When to call in a pro: Some of these problems may not appear until snow and ice have already built up on your roof. This is where an outdoor inspection is also needed. If you notice that your roofline is sagging, you may want to call a contractor or roofing company to have a look.
While electric baseboards are relatively easy to maintain, give them a once over to make sure the coils are free of debris (including the common pet hair culprit) and blow off any dust with some compressed air. Also make sure no curtains, drapes, bedding or furnishings are in contact with the heater.
Sweep the chimney
A fireplace or wood stove is the perfect place to warm up in winter. But if you use solid fuel heat, do you know when your chimney has last been swept?
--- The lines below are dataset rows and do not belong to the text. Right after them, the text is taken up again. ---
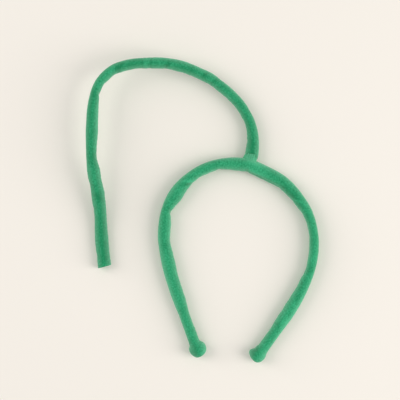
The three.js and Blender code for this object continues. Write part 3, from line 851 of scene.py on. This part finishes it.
turned = turns_round(NECK_SIDES)
turns = np.radians(turned)
cos, sin = np.cos(turns), np.sin(turns)
grown = np.linspace(NECK_FACE_MIDDLE, 1, NECK_FACE_RINGS)
grown = np.concatenate([grown, np.ones(NECK_RINGS)])
climb = np.concatenate([np.zeros(NECK_FACE_RINGS), np.linspace(0, 1, NECK_RINGS + 1)[1:]])


def neck_section(gone, grown):
    """Offset, half-width and half-height of the neck at a distance gone: its left side flares
    towards the crown by a cubic step, and it follows the antenna's slack side."""
    flare = NECK_FLARE * (1 - smoothstep(gone, SLEEVE_COVER, NECK_LENGTH))
    middle = (ANTENNA_COVER - antenna_slack(gone / antenna_length) - flare) / 2
    half = (NECK_WIDTH / 2 + flare / 2) * grown
    return middle, half, NECK_HEIGHT / 2 * grown


# Every spoke starts at the sleeve's outer face, which is a rounded box's side at that height. The
# height's share is kept a little under one, where that side has closed.
_, half, rise = neck_section(np.full(len(grown), SLEEVE_COVER), grown)
reach = box_reach(cos, sin, half[:, None], rise[:, None])
height_share = np.clip(abs(reach * sin) / (seat_height / 2), 0, NECK_FACE_EDGE)
cover_half = (SLEEVE_COVER + sleeve_slack(np.array([ANTENNA_SEAT]))[0]) / 2
face = (1 - height_share**SECTION_POWER) ** (1 / SECTION_POWER)
face = SLEEVE_COVER - cover_half + cover_half * face - NECK_BEDDED
distance = face + (NECK_LENGTH - face) * climb[:, None]
point, travel, left = antenna_at(distance / antenna_length)
middle, half, rise = [
    part.reshape(distance.shape)
    for part in neck_section(distance.ravel(), np.repeat(grown, NECK_SIDES))
]
reach = box_reach(cos, sin, half, rise)
across = -(middle + reach * cos)
neck = np.dstack([point + left * across[..., None] + shift, crown_lift + reach * sin])
pleats = np.cos(turns * NECK_PLEATS + NECK_PLEAT_SWAY * np.cos(turns * NECK_PLEAT_SWAYS))
press = -NECK_PLEAT_DEPTH * (pleats * np.sqrt(climb[:, None])) * (grown[:, None] == 1)
press += unevenness(distance.mean(axis=1), turned, NECK_WAVES, NECK_SEED)
neck -= outward(neck, -1) * press[..., None] * grown[:, None, None]
_, travel, _ = antenna_at(np.array([NECK_LENGTH / antenna_length]))
top = end_rings(neck[-1], (*travel[0], 0), NECK_ROLL)
neck = rest_on_sheet(np.concatenate([neck, top]))
gone = np.append(distance.mean(axis=1), np.full(len(top), NECK_LENGTH))
# Painted shade: the neck is painted darker in the hollows of its pleats and lighter on their crests.
neck_nap_and_shading = np.pad(NECK_NAP - painted_fold_shade(press), ((0, len(top)), (0, 0)), mode="edge")
foot = closed_tube("antenna_neck_cloth", neck, -1, gone, neck_nap_and_shading, binding_cloth)
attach(foot, "root")
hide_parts("antenna_neck")
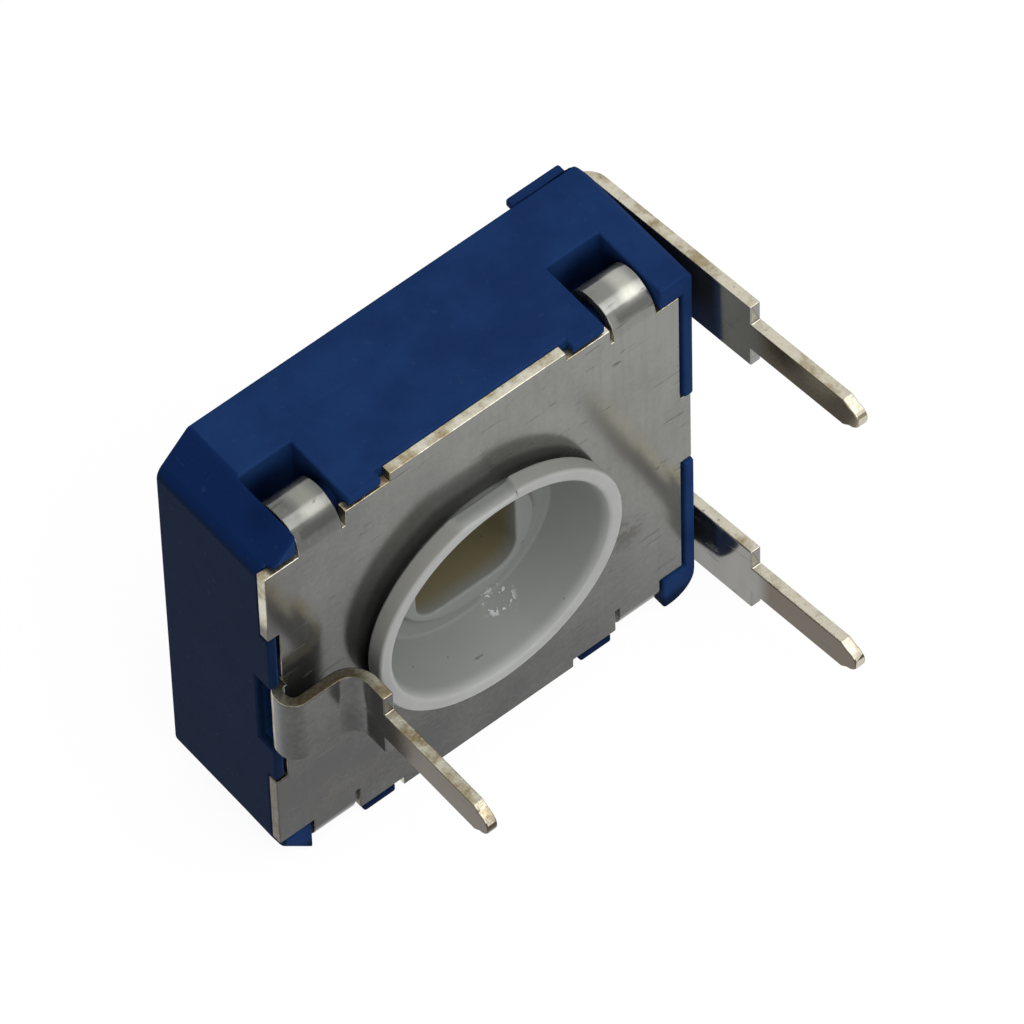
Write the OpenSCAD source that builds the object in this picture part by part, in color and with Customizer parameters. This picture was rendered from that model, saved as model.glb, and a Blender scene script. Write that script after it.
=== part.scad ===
// Square single-turn trimmer potentiometer with a sheet cover, a dished rotor and three flat solder pins.
// It stands on its lower side wall. X runs along the cover plate, Y from the plate into the housing, Z up.
// The origin is the middle of the face that it stands on. All sizes are in millimetres.

/* [Housing] */
// Width of the moulded housing, from side wall to side wall
body_w = 12.6; // [12.4:0.1:14]
// Height of the housing as it stands, from lower wall to upper wall
body_h = 13; // [12.8:0.1:14.5]
// Depth of the housing, from the rim that carries the cover plate to the back
body_d = 3.7; // [3.5:0.1:5]
// Thickness of the back wall
back_t = 0.9; // [0.8:0.05:1]
// Radius of the round cavity
cavity_r = 5.3; // [5.2:0.05:5.5]
// Size of the flat across the two left corners
chamfer = 0.95; // [0.6:0.05:1]
// Radius of the lower right corner
corner_r = 0.8; // [0.4:0.05:0.9]
// Size of the small flat on the upper right corner
small_flat = 0.2; // [0.1:0.05:0.3]
// How far the left lugs, left posts and pocket lugs stand ahead of the rim
lug_out = 0.28; // [0.2:0.02:0.3]
// How far the right lugs and right posts stand ahead of the rim
right_out = 0.38; // [0.3:0.02:0.42]
// Radius of the edge between the back and the right side
back_edge_r = 0.6; // [0.4:0.05:0.65]
// Thickness of the lugs behind the edge of the cover plate
lug_t = 0.28; // [0.2:0.02:0.3]
// Width of the four lugs beside the pockets
lug_w = 0.95; // [0.6:0.05:1.1]
// Depth of the four pockets below the wall's outer face
pocket_deep = 1.65; // [1.5:0.05:1.9]
// Length of the pockets behind the rim
pocket_len = 1.85; // [1.75:0.05:2.2]
// Height of the two locating ribs on the back
rib_out = 0.3; // [0.15:0.05:0.35]
// Length of the locating ribs
rib_len = 1.6; // [1:0.1:2]
// Half the angle that the rotor's stop takes up
stop_half = 28; // [24:0.5:28]

/* [Cover plate] */
// Thickness of the cover plate's sheet
plate_t = 0.3; // [0.25:0.01:0.35]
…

You can do a quick inspection yourself with a flashlight to check the inside of your chimney for cracks or gaps in the brick, animal nests or other oddities. Consider burning a special chimney sweeping log (available at most hardware stores), which will help remove buildup over time.
When to call in a pro: To truly prep your fire with safety, set a service appointment with a licensed contractor who can give it the full top-to-bottom inspection. This will be money well spent.
Give your pipes a parka!
Exposed water pipes in unheated areas of the home can freeze quickly – breaking and causing major damage. Inspect your crawl space, attic, garage and any other unheated plumbing that can be exposed to the elements. Simply add insulation sleeves around these bare spots and they’ll be snuggly warm until spring has sprung.
A little time saves a lot of hassle (and money!)
Let’s face it. The last thing you want to do with the remaining nice days of autumn is a list of chores and maintenance on your house and yard. But the extra effort now will pay off in spades later, especially when it can save you from the cold and costly repair bills.
By proactively maintaining your property, you will have peace of mind to enjoy the cozy winter ahead!